Zurich, Aug 31 (Representative) Banking giant UBS said Thursday it plans to fully absorb Credit Suisse’s century-old Swiss division and slash thousands of jobs across Switzerland, as it seeks to redress its recently-swallowed rival. Switzerland’s largest bank, which was strongarmed into a $3.25-billion takeover of its closest domestic rival in March to keep it from going under, said it aimed to complete most of the integration by the end of 2026, with more than $10 billion in cost savings by then. “Two and a half months since closing the Credit Suisse acquisition, we are wasting no time in delivering value for all our stakeholders from one of the biggest and most complex bank mergers in history,” UBS chief executive Sergio Ermotti said. The announcement came as UBS posted its second-quarter income statement, presenting its first results since the mega-merger that rocked Swiss banking was finalised in June. Analysts described the picture painted as positive, while investors also seemed enthused, sending UBS’s share price soaring by almost five percent to open at 23.25 Swiss francs ($26.4). The results were strong for UBS, which posted a towering net profit of $29.2 billion. Credit Suisse took a $10.1 billion loss over the same period. ‘Full integration’Credit Suisse had been plagued by scandals prior to the takeover, which was precipitated by fears that a crisis in regional US banks would cross the Atlantic.

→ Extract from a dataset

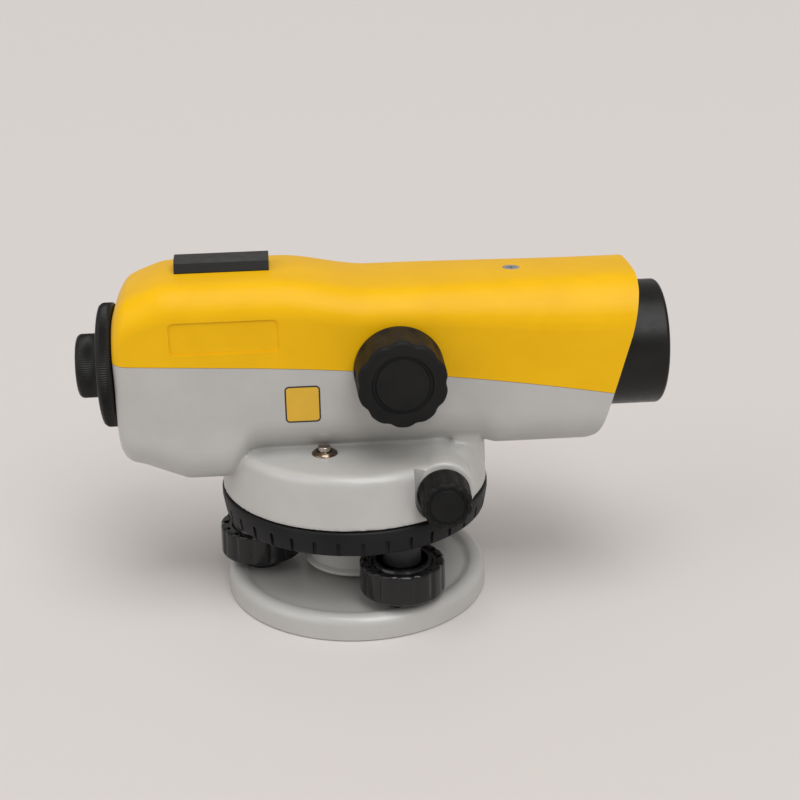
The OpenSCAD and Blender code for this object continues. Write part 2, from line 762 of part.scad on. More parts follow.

Investors and employees alike have been particularly eager for any clues as to the fate of Credit Suisse’s Swiss division, which was the unit that best withstood the multiple crises wracking the bank. But questions have been rife over whether it could continue to operate independently due to the significant overlap with UBS’s business in Switzerland. The answer was no. “Our analysis clearly shows that full integration is the best outcome for UBS, our stakeholders and the Swiss economy,” Ermotti said. “Our goal is to make the transition for clients as smooth as possible,” he said. “The two Swiss entities will operate separately until their planned legal integration for 2024 with the gradual migration of clients onto UBS systems expected to be completed in 2025.” Until then at least, UBS said it would maintain all of Credit Suisse’s extensive sponsorship of sporting and other events and causes in Switzerland. Job cuts ‘unavoidable’ Speaking to analysts after the announcement, Ermotti acknowledged that the plan would lead to significant layoffs, but stressed that “cuts were unavoidable regardless of the selected scenario”. The decision to integrate Credit Suisse’s business would result in “around 1,000 redundancies”, he said, adding that the overall restructuring was “expected to lead to about 2,000 additional redundancies in Switzerland over the next couple of years”.
Ermotti stressed that UBS was “committed to minimising the impact on employees”, and would provide financial support and retraining opportunities to those affected. They would also benefit from “a quite healthy Swiss job market”, he said.- Credit Suisse suffers $10 bn loss -Ermotti also emphasised to analysts that UBS’s analysis of Credit Suisse’s business showed “the necessity of the decisive actions taken over the weekend” in March when Swiss authorities forced through the merger. “It was not just a matter of liquidity drying up. Credit Suisse’s business model, and business … was deeply flawed, and its reputation severely damaged,” he said. “The bank was no longer in a position to continue on its own.” Even before the results were released, it was obvious the merger combined two banks pulling in diametrically different directions. While Credit Suisse in recent years has been racking up towering losses, posting a massive 7.3-billion Swiss franc ($8.3 billion) net loss in 2022, UBS reported a $7.6 billion net profit. And Thursday’s announcement showed that Credit Suisse’s woes had continued to pile up, with the former second largest bank in Switzerland showing a pre-tax loss of 8.9 billion Swiss francs ($10.1 billion) in the second quarter. UBS meanwhile has continued to project strength, announcing earlier this month that it does not need the billions in support offered by the Swiss government and the central bank to go through with the takeover. But its $29.2-billion profit in the second quarter was heavily distorted by the gigantic takeover, which brought with it a string of exceptional items, and was not comparable with the year-ago quarter.